The entries below are to be written out again without alteration.

» **Dataset records**:
start

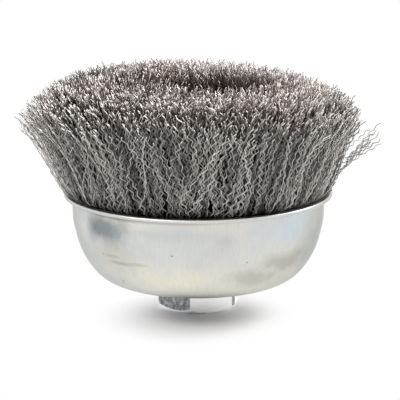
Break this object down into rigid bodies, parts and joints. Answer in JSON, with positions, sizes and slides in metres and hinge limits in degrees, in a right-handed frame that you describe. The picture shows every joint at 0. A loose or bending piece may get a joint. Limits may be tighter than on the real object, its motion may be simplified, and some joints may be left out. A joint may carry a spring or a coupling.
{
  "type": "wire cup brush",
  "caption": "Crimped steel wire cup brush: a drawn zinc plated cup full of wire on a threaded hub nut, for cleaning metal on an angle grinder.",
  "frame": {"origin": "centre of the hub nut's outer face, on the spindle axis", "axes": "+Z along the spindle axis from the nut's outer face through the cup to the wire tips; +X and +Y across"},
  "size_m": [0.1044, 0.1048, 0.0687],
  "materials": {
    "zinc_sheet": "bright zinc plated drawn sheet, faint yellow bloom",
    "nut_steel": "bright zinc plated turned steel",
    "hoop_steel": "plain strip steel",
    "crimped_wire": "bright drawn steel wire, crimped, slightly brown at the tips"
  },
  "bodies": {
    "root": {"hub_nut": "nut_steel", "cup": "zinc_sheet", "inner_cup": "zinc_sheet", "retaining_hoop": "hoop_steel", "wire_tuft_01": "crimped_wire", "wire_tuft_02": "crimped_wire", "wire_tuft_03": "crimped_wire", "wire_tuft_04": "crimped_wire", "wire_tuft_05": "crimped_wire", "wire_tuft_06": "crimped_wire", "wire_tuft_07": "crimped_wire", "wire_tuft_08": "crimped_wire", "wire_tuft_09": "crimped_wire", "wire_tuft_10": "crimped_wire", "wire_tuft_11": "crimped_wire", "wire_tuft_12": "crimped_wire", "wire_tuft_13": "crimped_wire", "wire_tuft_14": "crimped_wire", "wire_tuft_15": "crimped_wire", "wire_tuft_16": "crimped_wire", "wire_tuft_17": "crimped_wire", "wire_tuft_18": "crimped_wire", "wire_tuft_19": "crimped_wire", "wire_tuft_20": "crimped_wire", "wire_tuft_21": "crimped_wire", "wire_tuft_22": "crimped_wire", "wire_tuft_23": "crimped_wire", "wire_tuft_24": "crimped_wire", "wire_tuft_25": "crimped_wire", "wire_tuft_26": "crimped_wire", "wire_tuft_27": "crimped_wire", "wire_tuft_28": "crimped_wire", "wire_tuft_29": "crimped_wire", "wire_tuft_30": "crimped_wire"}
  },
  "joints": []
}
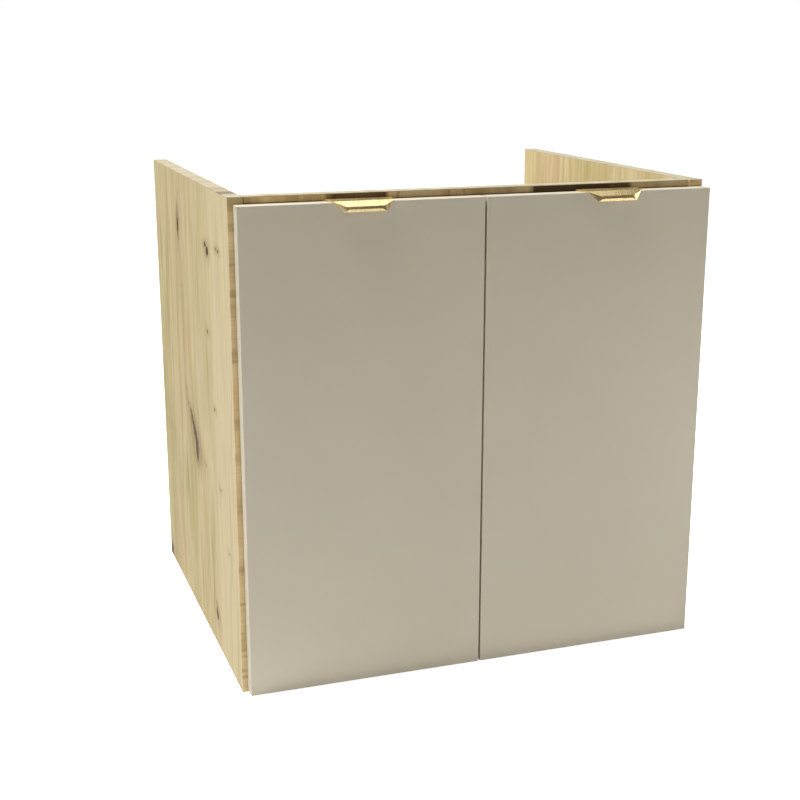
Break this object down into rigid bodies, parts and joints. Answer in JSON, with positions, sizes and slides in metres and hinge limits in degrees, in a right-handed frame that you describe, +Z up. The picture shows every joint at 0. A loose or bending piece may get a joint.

end

» **Task solution**:
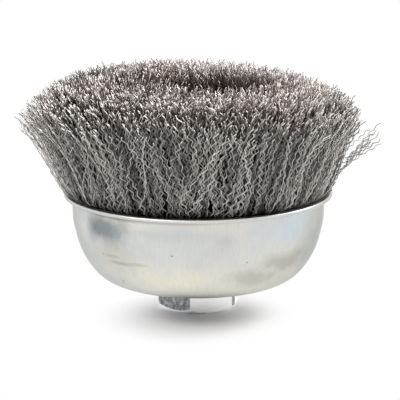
Break this object down into rigid bodies, parts and joints. Answer in JSON, with positions, sizes and slides in metres and hinge limits in degrees, in a right-handed frame that you describe. The picture shows every joint at 0. A loose or bending piece may get a joint. Limits may be tighter than on the real object, its motion may be simplified, and some joints may be left out. A joint may carry a spring or a coupling.
{
  "type": "wire cup brush",
  "caption": "Crimped steel wire cup brush: a drawn zinc plated cup full of wire on a threaded hub nut, for cleaning metal on an angle grinder.",
  "frame": {"origin": "centre of the hub nut's outer face, on the spindle axis", "axes": "+Z along the spindle axis from the nut's outer face through the cup to the wire tips; +X and +Y across"},
  "size_m": [0.1044, 0.1048, 0.0687],
  "materials": {
    "zinc_sheet": "bright zinc plated drawn sheet, faint yellow bloom",
    "nut_steel": "bright zinc plated turned steel",
    "hoop_steel": "plain strip steel",
    "crimped_wire": "bright drawn steel wire, crimped, slightly brown at the tips"
  },
  "bodies": {
    "root": {"hub_nut": "nut_steel", "cup": "zinc_sheet", "inner_cup": "zinc_sheet", "retaining_hoop": "hoop_steel", "wire_tuft_01": "crimped_wire", "wire_tuft_02": "crimped_wire", "wire_tuft_03": "crimped_wire", "wire_tuft_04": "crimped_wire", "wire_tuft_05": "crimped_wire", "wire_tuft_06": "crimped_wire", "wire_tuft_07": "crimped_wire", "wire_tuft_08": "crimped_wire", "wire_tuft_09": "crimped_wire", "wire_tuft_10": "crimped_wire", "wire_tuft_11": "crimped_wire", "wire_tuft_12": "crimped_wire", "wire_tuft_13": "crimped_wire", "wire_tuft_14": "crimped_wire", "wire_tuft_15": "crimped_wire", "wire_tuft_16": "crimped_wire", "wire_tuft_17": "crimped_wire", "wire_tuft_18": "crimped_wire", "wire_tuft_19": "crimped_wire", "wire_tuft_20": "crimped_wire", "wire_tuft_21": "crimped_wire", "wire_tuft_22": "crimped_wire", "wire_tuft_23": "crimped_wire", "wire_tuft_24": "crimped_wire", "wire_tuft_25": "crimped_wire", "wire_tuft_26": "crimped_wire", "wire_tuft_27": "crimped_wire", "wire_tuft_28": "crimped_wire", "wire_tuft_29": "crimped_wire", "wire_tuft_30": "crimped_wire"}
  },
  "joints": []
}
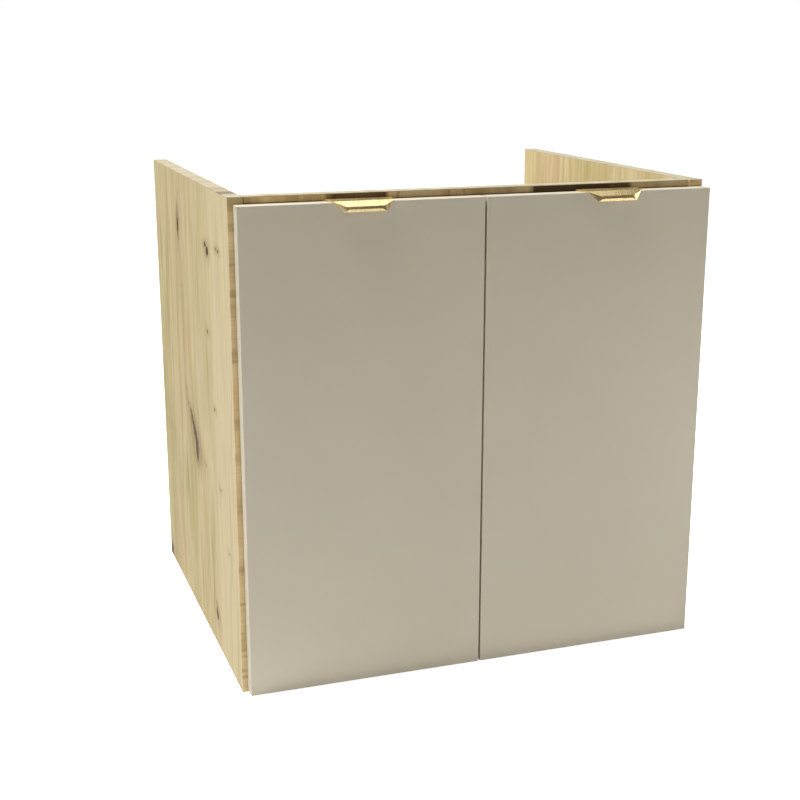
Break this object down into rigid bodies, parts and joints. Answer in JSON, with positions, sizes and slides in metres and hinge limits in degrees, in a right-handed frame that you describe, +Z up. The picture shows every joint at 0. A loose or bending piece may get a joint.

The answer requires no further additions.